## EXERCISE TASK:
Repeat, exactly, the run of lines that opens with the line containing "before = set(bpy.data.objects)" and closes with the line containing "bpy.data.objects.remove(obj)", and leave all other lines out.

——

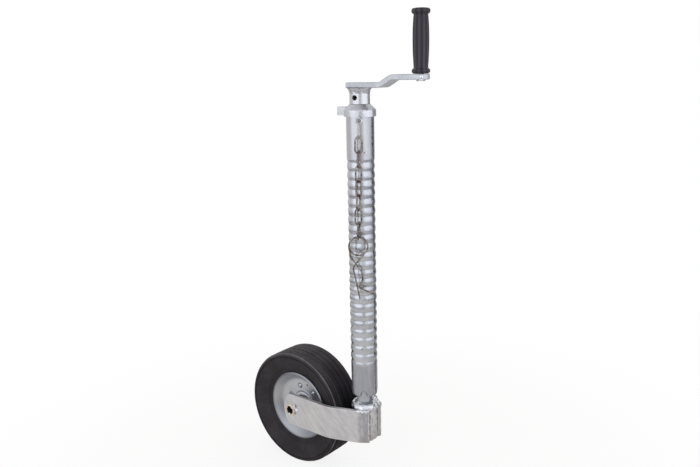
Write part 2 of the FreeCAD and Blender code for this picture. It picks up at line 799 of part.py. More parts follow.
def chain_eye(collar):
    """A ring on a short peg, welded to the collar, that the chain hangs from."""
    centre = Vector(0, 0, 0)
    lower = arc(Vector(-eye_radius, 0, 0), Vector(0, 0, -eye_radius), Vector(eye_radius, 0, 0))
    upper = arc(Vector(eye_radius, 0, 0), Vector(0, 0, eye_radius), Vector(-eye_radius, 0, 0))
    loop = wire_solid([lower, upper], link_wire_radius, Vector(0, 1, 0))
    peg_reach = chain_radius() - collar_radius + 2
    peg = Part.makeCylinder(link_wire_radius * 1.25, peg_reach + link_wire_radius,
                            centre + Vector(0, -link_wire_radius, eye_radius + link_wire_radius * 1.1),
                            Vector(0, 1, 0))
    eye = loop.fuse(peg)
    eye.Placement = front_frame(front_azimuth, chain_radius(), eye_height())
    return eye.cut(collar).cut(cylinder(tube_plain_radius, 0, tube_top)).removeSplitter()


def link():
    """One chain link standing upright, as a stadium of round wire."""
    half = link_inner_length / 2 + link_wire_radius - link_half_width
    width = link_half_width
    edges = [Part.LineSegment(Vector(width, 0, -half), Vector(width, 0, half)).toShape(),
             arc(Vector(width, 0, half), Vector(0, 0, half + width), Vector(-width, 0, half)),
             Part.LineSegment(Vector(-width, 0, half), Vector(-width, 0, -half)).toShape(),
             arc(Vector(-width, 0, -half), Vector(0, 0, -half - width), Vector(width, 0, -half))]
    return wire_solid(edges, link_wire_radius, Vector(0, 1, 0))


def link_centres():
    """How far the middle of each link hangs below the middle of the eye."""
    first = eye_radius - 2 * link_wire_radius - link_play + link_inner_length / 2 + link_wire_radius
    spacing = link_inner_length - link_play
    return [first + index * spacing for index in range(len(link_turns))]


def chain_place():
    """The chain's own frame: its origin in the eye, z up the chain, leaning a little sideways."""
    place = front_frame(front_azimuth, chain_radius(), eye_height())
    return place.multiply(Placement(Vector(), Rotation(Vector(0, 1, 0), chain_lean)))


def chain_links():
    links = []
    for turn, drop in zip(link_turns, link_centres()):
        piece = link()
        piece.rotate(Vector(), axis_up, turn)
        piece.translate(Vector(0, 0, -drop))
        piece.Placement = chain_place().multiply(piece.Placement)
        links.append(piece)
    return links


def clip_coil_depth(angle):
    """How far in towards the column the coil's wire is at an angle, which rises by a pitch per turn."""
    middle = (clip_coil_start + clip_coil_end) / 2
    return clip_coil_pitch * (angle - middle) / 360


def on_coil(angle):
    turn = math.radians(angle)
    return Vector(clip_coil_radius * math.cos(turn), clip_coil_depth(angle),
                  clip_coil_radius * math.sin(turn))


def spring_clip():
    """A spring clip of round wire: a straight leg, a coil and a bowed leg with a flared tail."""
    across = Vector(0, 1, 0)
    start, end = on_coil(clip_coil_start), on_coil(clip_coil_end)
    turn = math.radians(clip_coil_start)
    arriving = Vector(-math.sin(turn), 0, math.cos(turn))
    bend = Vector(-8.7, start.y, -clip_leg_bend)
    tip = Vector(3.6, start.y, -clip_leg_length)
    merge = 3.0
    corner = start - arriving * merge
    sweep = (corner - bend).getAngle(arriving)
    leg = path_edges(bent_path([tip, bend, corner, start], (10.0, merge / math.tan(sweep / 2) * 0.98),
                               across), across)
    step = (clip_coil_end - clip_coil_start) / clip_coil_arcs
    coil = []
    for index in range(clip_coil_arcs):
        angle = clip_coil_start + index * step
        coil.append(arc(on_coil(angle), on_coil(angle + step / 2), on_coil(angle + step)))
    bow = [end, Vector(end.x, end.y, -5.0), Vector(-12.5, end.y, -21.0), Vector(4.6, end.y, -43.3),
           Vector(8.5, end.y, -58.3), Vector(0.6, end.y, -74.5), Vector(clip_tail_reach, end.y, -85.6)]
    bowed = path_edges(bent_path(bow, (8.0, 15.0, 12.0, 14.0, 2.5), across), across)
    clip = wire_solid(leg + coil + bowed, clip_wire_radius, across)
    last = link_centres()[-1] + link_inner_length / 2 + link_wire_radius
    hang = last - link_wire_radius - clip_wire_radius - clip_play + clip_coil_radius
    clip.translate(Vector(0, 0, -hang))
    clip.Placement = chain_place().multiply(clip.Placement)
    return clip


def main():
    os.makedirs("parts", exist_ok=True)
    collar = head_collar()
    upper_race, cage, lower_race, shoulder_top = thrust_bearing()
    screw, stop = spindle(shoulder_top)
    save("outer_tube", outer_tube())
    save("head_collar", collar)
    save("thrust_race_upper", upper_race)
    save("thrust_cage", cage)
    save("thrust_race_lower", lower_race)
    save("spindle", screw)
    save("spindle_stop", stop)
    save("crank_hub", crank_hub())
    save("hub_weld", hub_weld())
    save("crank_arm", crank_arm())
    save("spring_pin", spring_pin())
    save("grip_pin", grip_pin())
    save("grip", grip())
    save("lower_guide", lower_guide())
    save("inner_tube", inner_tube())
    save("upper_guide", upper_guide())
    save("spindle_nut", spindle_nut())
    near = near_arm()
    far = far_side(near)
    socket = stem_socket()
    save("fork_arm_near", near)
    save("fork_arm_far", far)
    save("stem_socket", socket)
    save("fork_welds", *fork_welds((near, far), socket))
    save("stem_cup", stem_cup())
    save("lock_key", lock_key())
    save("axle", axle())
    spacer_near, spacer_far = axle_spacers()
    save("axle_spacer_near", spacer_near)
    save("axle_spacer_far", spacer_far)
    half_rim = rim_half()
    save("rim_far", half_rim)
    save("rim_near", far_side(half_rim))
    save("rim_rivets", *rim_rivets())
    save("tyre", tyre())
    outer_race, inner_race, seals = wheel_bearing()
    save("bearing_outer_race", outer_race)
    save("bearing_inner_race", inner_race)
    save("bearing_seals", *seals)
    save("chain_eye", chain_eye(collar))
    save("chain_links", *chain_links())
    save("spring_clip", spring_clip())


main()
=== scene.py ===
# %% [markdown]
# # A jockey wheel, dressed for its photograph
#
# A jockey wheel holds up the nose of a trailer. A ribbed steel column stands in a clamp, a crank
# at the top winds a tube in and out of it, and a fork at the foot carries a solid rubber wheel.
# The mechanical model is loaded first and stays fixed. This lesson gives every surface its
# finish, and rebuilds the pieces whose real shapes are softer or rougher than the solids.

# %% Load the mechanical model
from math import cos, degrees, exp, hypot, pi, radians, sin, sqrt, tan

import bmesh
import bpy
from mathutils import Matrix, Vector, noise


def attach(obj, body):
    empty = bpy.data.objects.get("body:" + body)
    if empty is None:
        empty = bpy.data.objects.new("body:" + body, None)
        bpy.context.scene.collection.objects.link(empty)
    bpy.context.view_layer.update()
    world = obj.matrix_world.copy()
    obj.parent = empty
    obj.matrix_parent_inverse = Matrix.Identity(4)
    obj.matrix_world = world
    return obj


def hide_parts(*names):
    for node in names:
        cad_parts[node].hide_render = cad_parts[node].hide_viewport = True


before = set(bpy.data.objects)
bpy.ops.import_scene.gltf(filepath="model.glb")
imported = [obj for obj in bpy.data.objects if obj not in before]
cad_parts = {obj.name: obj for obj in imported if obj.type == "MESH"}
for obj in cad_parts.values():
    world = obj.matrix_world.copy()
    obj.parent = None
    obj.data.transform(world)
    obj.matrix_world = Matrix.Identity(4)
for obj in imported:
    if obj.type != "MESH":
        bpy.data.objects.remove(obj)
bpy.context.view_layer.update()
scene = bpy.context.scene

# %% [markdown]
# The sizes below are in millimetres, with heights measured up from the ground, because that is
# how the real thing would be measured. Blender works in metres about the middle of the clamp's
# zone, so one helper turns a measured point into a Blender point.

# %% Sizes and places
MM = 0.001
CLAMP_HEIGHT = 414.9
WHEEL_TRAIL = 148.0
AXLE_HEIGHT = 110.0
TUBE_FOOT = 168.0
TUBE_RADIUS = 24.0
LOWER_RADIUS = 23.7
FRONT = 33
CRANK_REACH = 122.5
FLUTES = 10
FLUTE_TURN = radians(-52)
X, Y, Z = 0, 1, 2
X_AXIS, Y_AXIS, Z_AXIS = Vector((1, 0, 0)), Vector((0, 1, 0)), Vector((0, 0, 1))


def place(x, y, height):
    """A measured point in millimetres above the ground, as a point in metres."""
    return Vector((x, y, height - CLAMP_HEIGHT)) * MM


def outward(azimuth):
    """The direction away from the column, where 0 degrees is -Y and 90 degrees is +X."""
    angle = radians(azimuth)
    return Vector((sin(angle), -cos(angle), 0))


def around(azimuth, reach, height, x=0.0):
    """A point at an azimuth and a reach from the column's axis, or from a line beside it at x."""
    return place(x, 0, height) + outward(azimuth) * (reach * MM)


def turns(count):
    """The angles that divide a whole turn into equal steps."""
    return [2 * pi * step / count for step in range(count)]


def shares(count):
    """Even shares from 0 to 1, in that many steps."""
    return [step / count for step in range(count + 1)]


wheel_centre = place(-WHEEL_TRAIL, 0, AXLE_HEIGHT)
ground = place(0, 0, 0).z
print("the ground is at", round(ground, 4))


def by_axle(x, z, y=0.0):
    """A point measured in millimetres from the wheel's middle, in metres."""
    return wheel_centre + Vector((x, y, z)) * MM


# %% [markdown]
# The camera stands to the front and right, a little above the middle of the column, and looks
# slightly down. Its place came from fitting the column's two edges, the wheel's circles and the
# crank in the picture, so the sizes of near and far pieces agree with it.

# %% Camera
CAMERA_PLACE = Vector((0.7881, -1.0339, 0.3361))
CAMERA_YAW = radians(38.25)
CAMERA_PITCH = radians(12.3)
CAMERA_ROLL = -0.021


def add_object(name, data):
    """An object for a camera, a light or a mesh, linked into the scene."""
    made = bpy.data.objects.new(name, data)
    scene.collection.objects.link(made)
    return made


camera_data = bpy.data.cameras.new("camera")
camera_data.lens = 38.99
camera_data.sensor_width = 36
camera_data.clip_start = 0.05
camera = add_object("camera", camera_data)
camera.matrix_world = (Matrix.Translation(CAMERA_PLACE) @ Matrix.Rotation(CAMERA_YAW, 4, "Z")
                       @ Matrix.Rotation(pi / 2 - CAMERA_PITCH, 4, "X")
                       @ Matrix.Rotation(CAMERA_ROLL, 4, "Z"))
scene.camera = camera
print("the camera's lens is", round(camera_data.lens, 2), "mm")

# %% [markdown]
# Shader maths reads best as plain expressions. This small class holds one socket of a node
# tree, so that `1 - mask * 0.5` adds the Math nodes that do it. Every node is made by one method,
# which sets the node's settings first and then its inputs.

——

## EXERCISE RESPONSE:
before = set(bpy.data.objects)
bpy.ops.import_scene.gltf(filepath="model.glb")
imported = [obj for obj in bpy.data.objects if obj not in before]
cad_parts = {obj.name: obj for obj in imported if obj.type == "MESH"}
for obj in cad_parts.values():
    world = obj.matrix_world.copy()
    obj.parent = None
    obj.data.transform(world)
    obj.matrix_world = Matrix.Identity(4)
for obj in imported:
    if obj.type != "MESH":
        bpy.data.objects.remove(obj)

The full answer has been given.